On the other hand, the NPC also approved an amendment to China’s Patent Law, affecting intellectual property rights protection by substantially increasing the range of fines for violators, with the NPC promising to back the law with stringent law enforcement. Whether this law, on its own, is enough to increase the Canadian tech sector’s confidence in engaging with China remains to be seen. Forced technological transfers – the process of forcing entrants into the Chinese market to surrender their technology to a local firm – by Chinese authorities on international entrants in the Chinese market have historically had a chilling effect on Canadian tech business confidence, and there are still many questions remaining about how the law will be enforced. Still, this amendment is one of the most visible measure by China to convince the international community that it is seeking to address an issue that continues to hamper China’s own ability to engage in the tech sector on the international stage.
One of the most popular Two Sessions announcements, at least among Chinese netizens, is the plan to lift at least 10 million people and 300 counties out of extreme poverty this year. By 2020, China expects to raise the country’s minimum annual incomes to 4,000 yuan (C$800). China continues to demonstrate its ability to raise mass populations out of poverty and into its expanding middle class – a class that has followed global middle class consumption patterns by asking for more, and better-quality, goods and services.
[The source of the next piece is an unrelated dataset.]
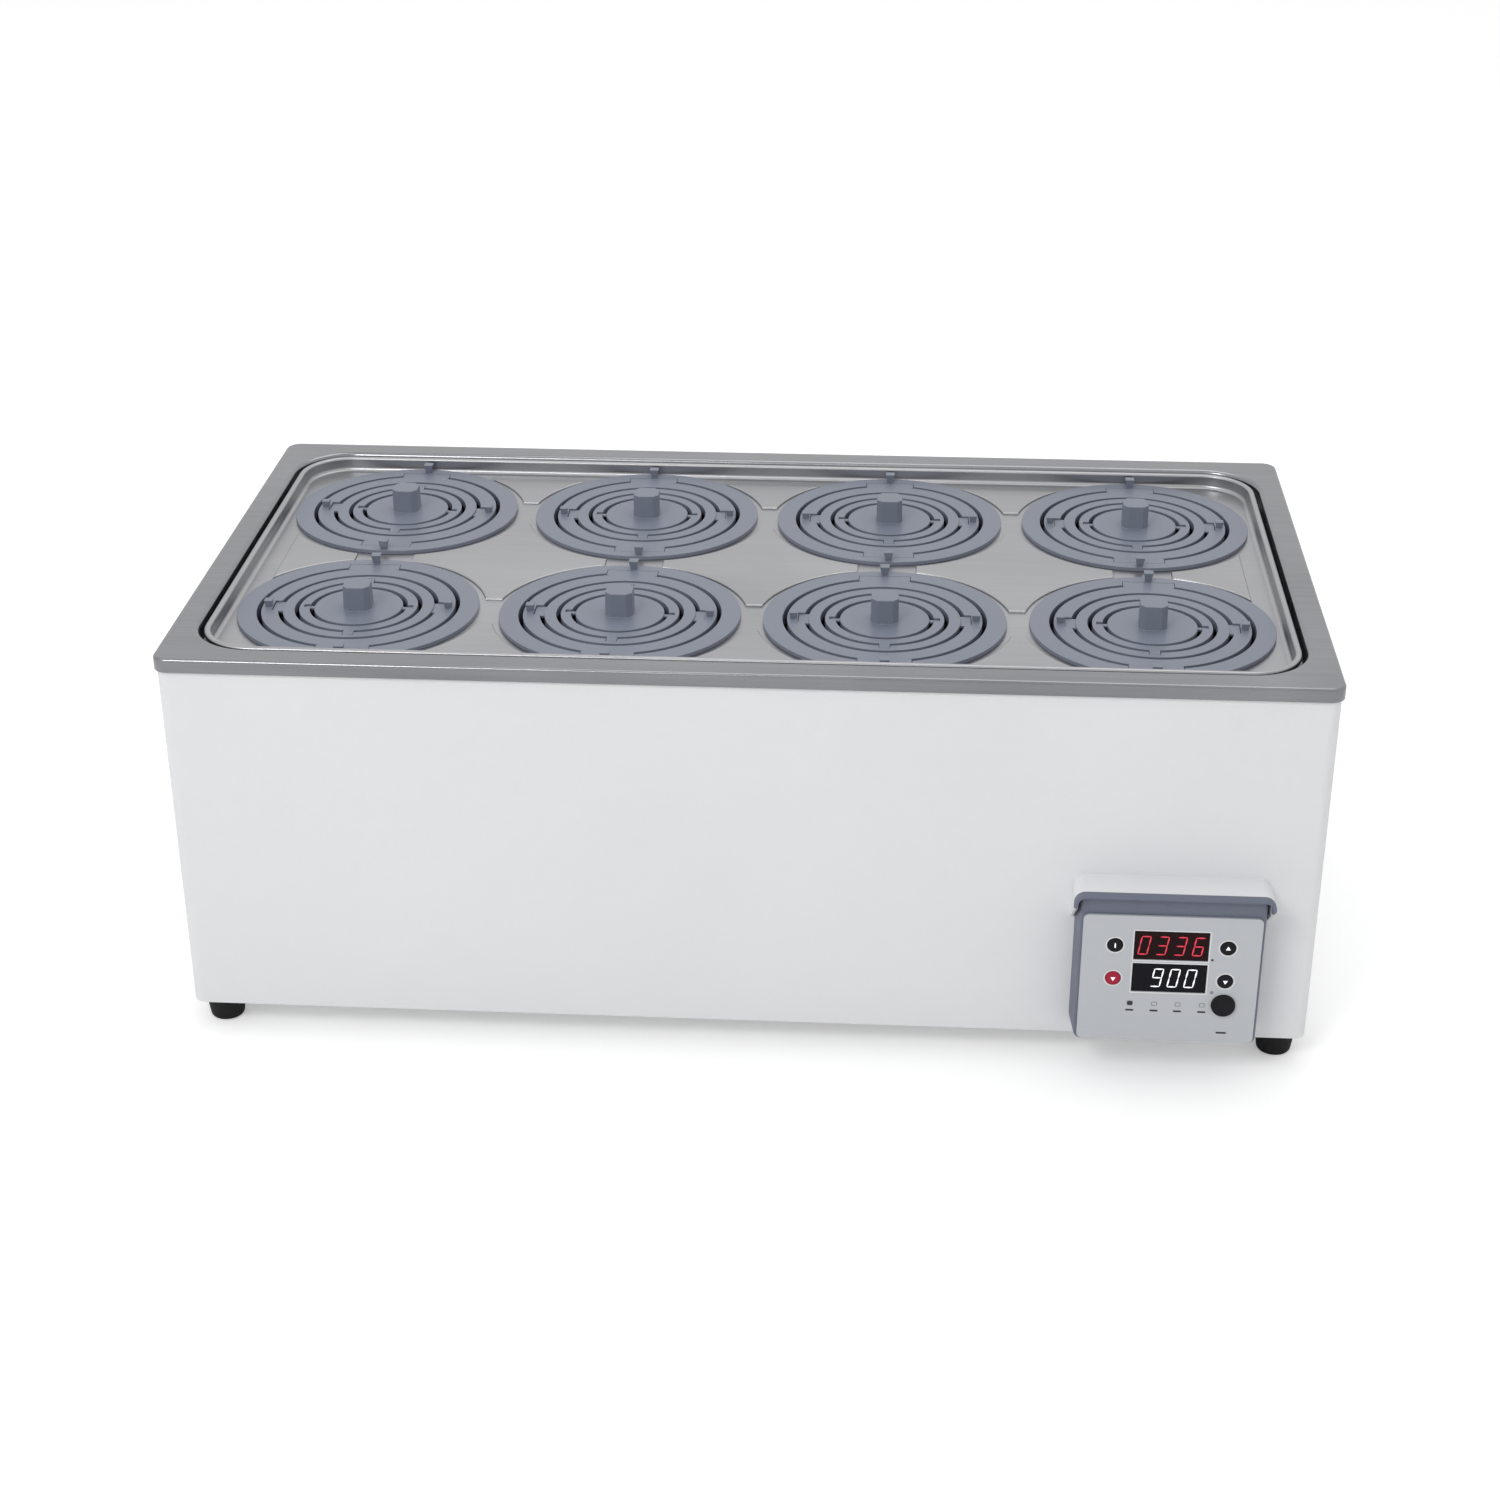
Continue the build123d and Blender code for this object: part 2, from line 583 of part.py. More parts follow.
def display_places():
    """Middles of the two displays, from the middle of the fascia."""
    return [Pos(0, DISPLAY_UPPER_Z), Pos(0, DISPLAY_LOWER_Z)]


def button_places():
    """Name and middle of each small button, from the middle of the fascia."""
    return {
        "start_button": (-BUTTON_X, BUTTON_UPPER_Z),
        "stop_button": (-BUTTON_X, BUTTON_LOWER_Z),
        "up_button": (BUTTON_X, BUTTON_UPPER_Z),
        "down_button": (BUTTON_X, BUTTON_LOWER_Z),
    }


def make_control_fascia():
    fascia = RectangleRounded(FASCIA_LENGTH, FASCIA_HEIGHT, FASCIA_CORNER)
    for place in display_places():
        fascia -= place * Rectangle(DISPLAY_LENGTH, DISPLAY_HEIGHT)
    for x, z in button_places().values():
        fascia -= Pos(x, z) * Circle(BUTTON_DIAMETER / 2)
    fascia -= Pos(BUTTON_X, POWER_Z) * Circle(POWER_DIAMETER / 2)
    return front_block(fascia, FASCIA_REACH, FASCIA_SHEET)


def make_displays():
    """Two numeric display modules between the board and the fascia."""
    front = FASCIA_REACH - DISPLAY_RECESS
    outline = Rectangle(DISPLAY_LENGTH - 2 * DISPLAY_GAP, DISPLAY_HEIGHT - 2 * DISPLAY_GAP)
    depth = front - BOARD_FRONT
    return Compound([front_block(place * outline, front, depth) for place in display_places()])


def make_control_board():
    """Circuit board with a switch behind each button."""
    margin = 2 * (HOUSING_WINDOW_MARGIN + BOARD_GAP)
    outline = Rectangle(FASCIA_LENGTH - margin, FASCIA_HEIGHT - margin)
    board = front_block(outline, BOARD_FRONT, BOARD_THICKNESS)
    switch = Rectangle(SWITCH_WIDTH, SWITCH_WIDTH)
    for x, z in button_places().values():
        reach = BUTTON_BACK - BUTTON_TRAVEL - SWITCH_GAP
        board += front_block(Pos(x, z) * switch, reach, reach - BOARD_FRONT)
    reach = BUTTON_BACK - POWER_TRAVEL - SWITCH_GAP
    return board + front_block(Pos(BUTTON_X, POWER_Z) * switch, reach, reach - BOARD_FRONT)


def make_button(x, z, diameter, proud):
    """Round button held behind the fascia by its flange."""
    face = FASCIA_REACH + proud
    place = Pos(x, z)
    button = front_block(place * Circle(diameter / 2 - BUTTON_CLEARANCE), face, face - BUTTON_BACK)
    rim = place * Circle(diameter / 2 + BUTTON_FLANGE_WIDTH)
    return button + front_block(rim, BUTTON_BACK + BUTTON_FLANGE_HEIGHT, BUTTON_FLANGE_HEIGHT)


def make_mains_inlet():
    """Flush power inlet with three blades in its socket."""
    flange = RectangleRounded(INLET_FLANGE_LENGTH, INLET_FLANGE_HEIGHT, INLET_CORNER)
    inlet = back_block(flange, INLET_FLANGE_THICKNESS, INLET_FLANGE_THICKNESS)
    inlet += back_block(Rectangle(INLET_BODY_LENGTH, INLET_BODY_HEIGHT), 0, INLET_BODY_DEPTH)
    socket = Rectangle(INLET_SOCKET_LENGTH, INLET_SOCKET_HEIGHT)
    socket = chamfer(socket.vertices().group_by(Axis.Y)[-1], INLET_EARTH_RISE)
    inlet -= back_block(socket, INLET_FLANGE_THICKNESS, INLET_SOCKET_DEPTH)
    pin = Rectangle(INLET_PIN_WIDTH, INLET_PIN_HEIGHT)
    pins = Pos(0, INLET_EARTH_RISE) * pin
    pins += Pos(-INLET_PIN_PITCH, -INLET_EARTH_RISE / 2) * pin
    pins += Pos(INLET_PIN_PITCH, -INLET_EARTH_RISE / 2) * pin
    tip = INLET_FLANGE_THICKNESS - INLET_SOCKET_DEPTH + INLET_PIN_LENGTH
    return inlet + back_block(pins, tip, INLET_PIN_LENGTH)


def main():
    os.makedirs("parts", exist_ok=True)
    save(make_tank(), "tank")
    save(make_case_shell(), "case_shell")
    save(make_base_plate(), "base_plate")
    save(make_feet(), "feet")
    save(make_insulation(), "insulation")
    save(make_heater(), "heater")
    save(make_shelf_plate(), "shelf_plate")
    save(make_temperature_probe(), "temperature_probe")
    save(make_lid_plate(), "lid_plate")
    save(make_control_housing(), "control_housing")
    save(make_control_fascia(), "control_fascia")
    save(make_displays(), "displays")
    save(make_control_board(), "control_board")
    save(make_mains_inlet(), "mains_inlet")
    for name, (x, z) in button_places().items():
        save(make_button(x, z, BUTTON_DIAMETER, BUTTON_PROUD), name)
    save(make_button(BUTTON_X, POWER_Z, POWER_DIAMETER, POWER_PROUD), "power_button")

    pieces = {"cap": make_cap()}
    for index in range(len(RING_BORES)):
        pieces[f"ring_{len(RING_BORES) - index}"] = make_ring(index)
    for number, ((x, y), turn) in enumerate(zip(cover_places(), COVER_TURNS), start=1):
        for name, piece in pieces.items():
            save(Pos(x, y, 0) * Rot(0, 0, turn) * piece, f"cover_{number}_{name}")


if __name__ == "__main__":
    main()
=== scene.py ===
"""Looks of a thermostatic bath with ring covers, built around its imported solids."""

import logging
import math
from collections.abc import Iterable, Sequence
from dataclasses import dataclass, field
from enum import Enum

import bmesh
import bpy
from bmesh.types import BMEdge, BMesh, BMFace, BMVert
from mathutils import Matrix, Vector


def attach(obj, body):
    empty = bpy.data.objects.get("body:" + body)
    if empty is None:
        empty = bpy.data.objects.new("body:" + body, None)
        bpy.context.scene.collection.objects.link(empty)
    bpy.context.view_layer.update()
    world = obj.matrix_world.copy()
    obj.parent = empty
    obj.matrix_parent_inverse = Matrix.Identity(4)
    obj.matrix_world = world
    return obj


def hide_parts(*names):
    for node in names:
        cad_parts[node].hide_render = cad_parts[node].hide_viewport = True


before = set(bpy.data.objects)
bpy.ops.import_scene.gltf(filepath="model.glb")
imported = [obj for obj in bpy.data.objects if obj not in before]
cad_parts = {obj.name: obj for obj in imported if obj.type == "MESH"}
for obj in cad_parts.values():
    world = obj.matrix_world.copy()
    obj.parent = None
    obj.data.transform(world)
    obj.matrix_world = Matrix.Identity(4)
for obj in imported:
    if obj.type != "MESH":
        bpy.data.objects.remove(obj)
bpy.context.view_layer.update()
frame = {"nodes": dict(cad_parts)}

Pair = tuple[float, float]
Triple = tuple[float, float, float]
Four = tuple[float, float, float, float]

LOG = logging.getLogger("bath")
MM = 0.001
SHARP = math.radians(40)

# Shared sizes of the bath in millimetres, before the move to the part's origin
ORIGIN_SHIFT = 11.25
CASE_FLOOR = 15.0
CASE_LENGTH = 603.0
CASE_DEPTH = 317.0
CASE_CORNER = 6.5
RIM_TOP = 222.5
LEDGE_TOP = 212.5
LID_TOP = 213.5
COVER_TOP = 215.7
HOLE_PITCH = (142.0, 143.0)
CONTROL_PLACE = (224.0, 62.5)
INLET_PLACE = (224.0, 37.5)

# Marks lie on their faces with this thickness
INK = 0.05


class Slot(Enum):
    """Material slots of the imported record."""

    ENAMEL = "white_enamel"
    STAINLESS = "stainless"
    COVER = "cover_plastic"
    HOUSING = "housing_plastic"
    FASCIA = "fascia_plastic"
    WINDOW = "display_window"
    BLACK = "black_button"
    RED = "red_button"
    RUBBER = "foot_rubber"
    WOOL = "mineral_wool"
    HEATER = "heater_steel"
    BOARD = "board_laminate"
    INLET = "black_plastic"


class Join(Enum):
    """Ways to combine two solids."""

    ADD = "UNION"
    CUT = "DIFFERENCE"


# ---------------------------------------------------------------- materials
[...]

If Canada’s supply chains are able to link to this increased demand, it could pose significant opportunities for both basic Canadian commodity exporters and value-added exporters. If, however, China continues to retaliate against Canada during this current diplomatic spat, or if the ongoing U.S.-China trade war is resolved in a way that benefits American exports over Canadian exporters, then Canada may find itself locked out of the next stage in China’s economic journey, for good or ill.